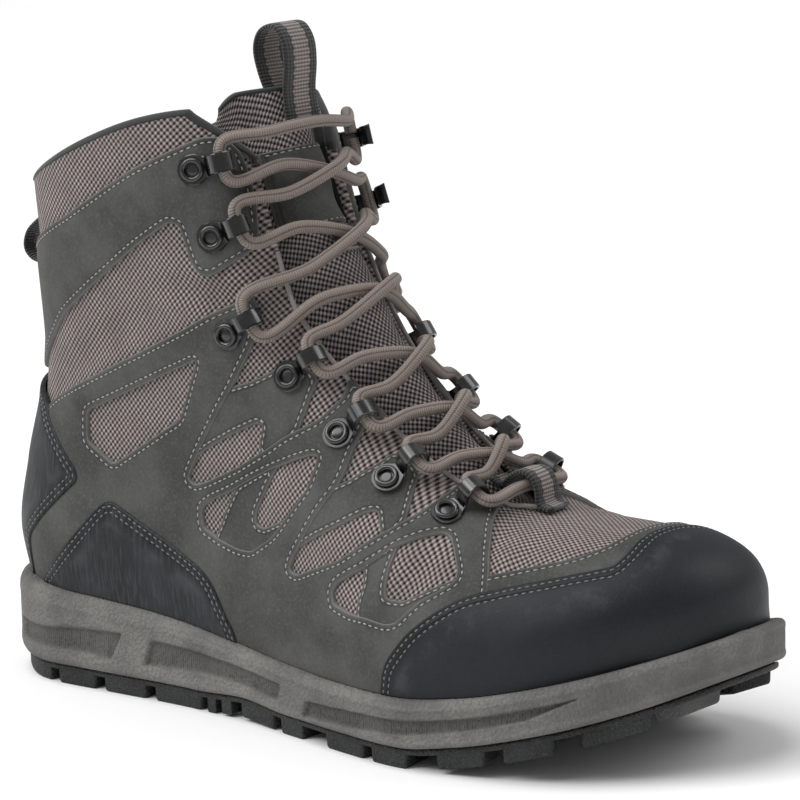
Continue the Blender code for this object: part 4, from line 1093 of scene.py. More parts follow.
def frames_along(points, outs=None):
    """Tangent, out and across direction at each point of a route."""
    tangent = np.gradient(points, axis=0)
    tangent = unit(tangent)
    if outs is None:
        outs = np.empty_like(points)
        out = np.cross(tangent[0], [0.3, 0.2, 1.0])
        for i, along_way in enumerate(tangent):
            out = out - along_way * np.dot(out, along_way)
            out = unit(out)
            outs[i] = out
    out = outs - tangent * np.sum(outs * tangent, axis=1)[:, None]
    out = unit(out)
    return tangent, out, np.cross(tangent, out)


def grid_uv(across, run):
    """UV map of a swept piece: one value across it, and centimetres along it."""
    return np.stack(np.broadcast_arrays(across[None, :], run[:, None] * 100), -1)


def tube(name, points, radius, material, sides, flat):
    """Cord along a route, closed at both ends; flat is its height as a share of its width."""
    _, out, across = frames_along(points)
    angle = np.linspace(0, 2 * math.pi, sides, endpoint=False)
    ring = (np.cos(angle)[None, :, None] * across[:, None]
            + flat * np.sin(angle)[None, :, None] * out[:, None])
    uv = grid_uv(np.linspace(0, 1, sides + 1), arc_lengths(points))
    return surface(name, points[:, None] + radius * ring, material, uv, closed=True)


def strap(name, solid, places, width, soften):
    """Flat webbing along a route in the boot's middle plane, in the place of one solid."""
    points = smooth_route(places, 0.6 * MM, soften * MM)
    tangent = np.gradient(points, axis=0)
    outs = np.stack([tangent[:, 2], np.zeros(len(points)), -tangent[:, 0]], -1)
    _, out, across = frames_along(points, outs)
    angle = np.linspace(0, 2 * math.pi, 28, endpoint=False)
    wide = np.sign(np.cos(angle)) * np.abs(np.cos(angle)) ** 0.3
    deep = np.sign(np.sin(angle)) * np.abs(np.sin(angle)) ** 0.55
    ring = (wide[None, :, None] * across[:, None] * width / 2
            + deep[None, :, None] * out[:, None] * WEBBING_THICKNESS / 2)
    uv = grid_uv(np.append(wide, wide[0]), arc_lengths(points))
    dress(surface(name, points[:, None] + ring, WEBBING, uv, closed=True), "webbing", solid)


# Webbing, cord and metal


def two_tone_webbing():
    """Woven webbing: taupe ribbed centre between black edges that wander with the weave; both tones have
    painted light and shade, paler on the raised weave and darker between.
    """
    made, add, shader = finish("two tone woven webbing", Roughness=0.82, Sheen_Weight=0.25)
    across = add("split", add("uv"))
    run = add("split", add("uv"), take=1)
    wander = add("MULTIPLY", add("SINE", add("MULTIPLY", run, waves_of(3.4))), 0.05)
    border = add("range", add("ADD", add("ABSOLUTE", across), wander), 0.44, 0.50)
    ribs = add("SINE", add("MULTIPLY", run, waves_of(WEBBING_RIBS)))
    cords = add("SINE", add("MULTIPLY", across, 2 * math.pi * 5.5))
    weave = add("ADD", add("MULTIPLY", ribs, 0.8), add("MULTIPLY", cords, 0.2))
    # Painted light and shade on the weave: paler where it is raised, darker between
    raised = add("range", weave, -0.8, 0.8)
    taupe = add("mix", raised, "4c4543", "8b817c")
    black = add("mix", raised, "0d0d0e", "242426")
    feed(shader["Base Color"], add("mix", border, taupe, black))
    feed(shader["Normal"], add("bump", weave, 0.25 * MM, 0.8))
    return made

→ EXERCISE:
All of the data must be returned exactly.

→ WRITTEN SOLUTION:
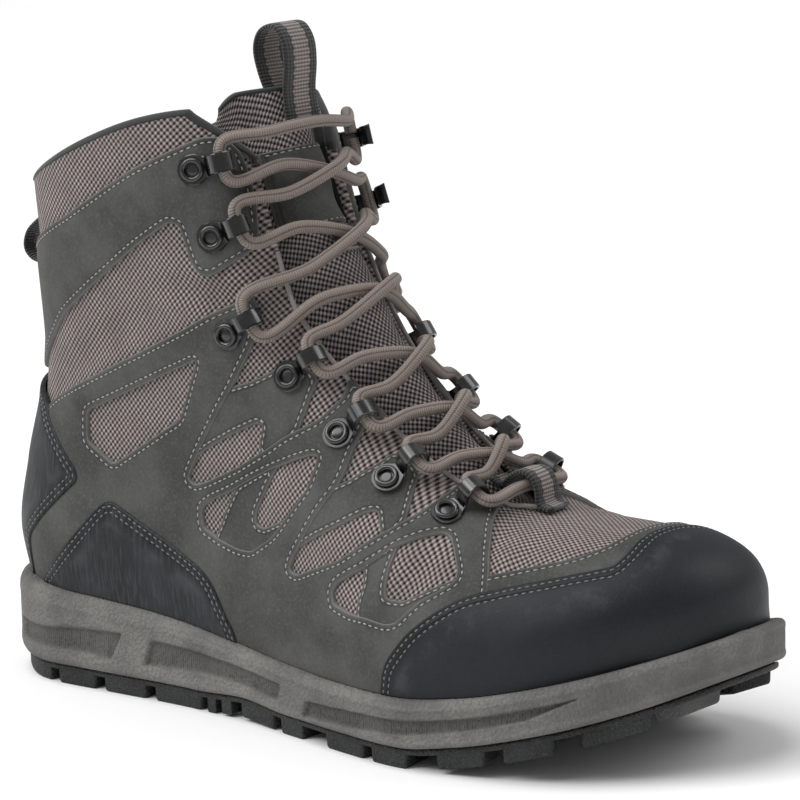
Continue the Blender code for this object: part 4, from line 1093 of scene.py. More parts follow.
def frames_along(points, outs=None):
    """Tangent, out and across direction at each point of a route."""
    tangent = np.gradient(points, axis=0)
    tangent = unit(tangent)
    if outs is None:
        outs = np.empty_like(points)
        out = np.cross(tangent[0], [0.3, 0.2, 1.0])
        for i, along_way in enumerate(tangent):
            out = out - along_way * np.dot(out, along_way)
            out = unit(out)
            outs[i] = out
    out = outs - tangent * np.sum(outs * tangent, axis=1)[:, None]
    out = unit(out)
    return tangent, out, np.cross(tangent, out)


def grid_uv(across, run):
    """UV map of a swept piece: one value across it, and centimetres along it."""
    return np.stack(np.broadcast_arrays(across[None, :], run[:, None] * 100), -1)


def tube(name, points, radius, material, sides, flat):
    """Cord along a route, closed at both ends; flat is its height as a share of its width."""
    _, out, across = frames_along(points)
    angle = np.linspace(0, 2 * math.pi, sides, endpoint=False)
    ring = (np.cos(angle)[None, :, None] * across[:, None]
            + flat * np.sin(angle)[None, :, None] * out[:, None])
    uv = grid_uv(np.linspace(0, 1, sides + 1), arc_lengths(points))
    return surface(name, points[:, None] + radius * ring, material, uv, closed=True)


def strap(name, solid, places, width, soften):
    """Flat webbing along a route in the boot's middle plane, in the place of one solid."""
    points = smooth_route(places, 0.6 * MM, soften * MM)
    tangent = np.gradient(points, axis=0)
    outs = np.stack([tangent[:, 2], np.zeros(len(points)), -tangent[:, 0]], -1)
    _, out, across = frames_along(points, outs)
    angle = np.linspace(0, 2 * math.pi, 28, endpoint=False)
    wide = np.sign(np.cos(angle)) * np.abs(np.cos(angle)) ** 0.3
    deep = np.sign(np.sin(angle)) * np.abs(np.sin(angle)) ** 0.55
    ring = (wide[None, :, None] * across[:, None] * width / 2
            + deep[None, :, None] * out[:, None] * WEBBING_THICKNESS / 2)
    uv = grid_uv(np.append(wide, wide[0]), arc_lengths(points))
    dress(surface(name, points[:, None] + ring, WEBBING, uv, closed=True), "webbing", solid)


# Webbing, cord and metal


def two_tone_webbing():
    """Woven webbing: taupe ribbed centre between black edges that wander with the weave; both tones have
    painted light and shade, paler on the raised weave and darker between.
    """
    made, add, shader = finish("two tone woven webbing", Roughness=0.82, Sheen_Weight=0.25)
    across = add("split", add("uv"))
    run = add("split", add("uv"), take=1)
    wander = add("MULTIPLY", add("SINE", add("MULTIPLY", run, waves_of(3.4))), 0.05)
    border = add("range", add("ADD", add("ABSOLUTE", across), wander), 0.44, 0.50)
    ribs = add("SINE", add("MULTIPLY", run, waves_of(WEBBING_RIBS)))
    cords = add("SINE", add("MULTIPLY", across, 2 * math.pi * 5.5))
    weave = add("ADD", add("MULTIPLY", ribs, 0.8), add("MULTIPLY", cords, 0.2))
    # Painted light and shade on the weave: paler where it is raised, darker between
    raised = add("range", weave, -0.8, 0.8)
    taupe = add("mix", raised, "4c4543", "8b817c")
    black = add("mix", raised, "0d0d0e", "242426")
    feed(shader["Base Color"], add("mix", border, taupe, black))
    feed(shader["Normal"], add("bump", weave, 0.25 * MM, 0.8))
    return made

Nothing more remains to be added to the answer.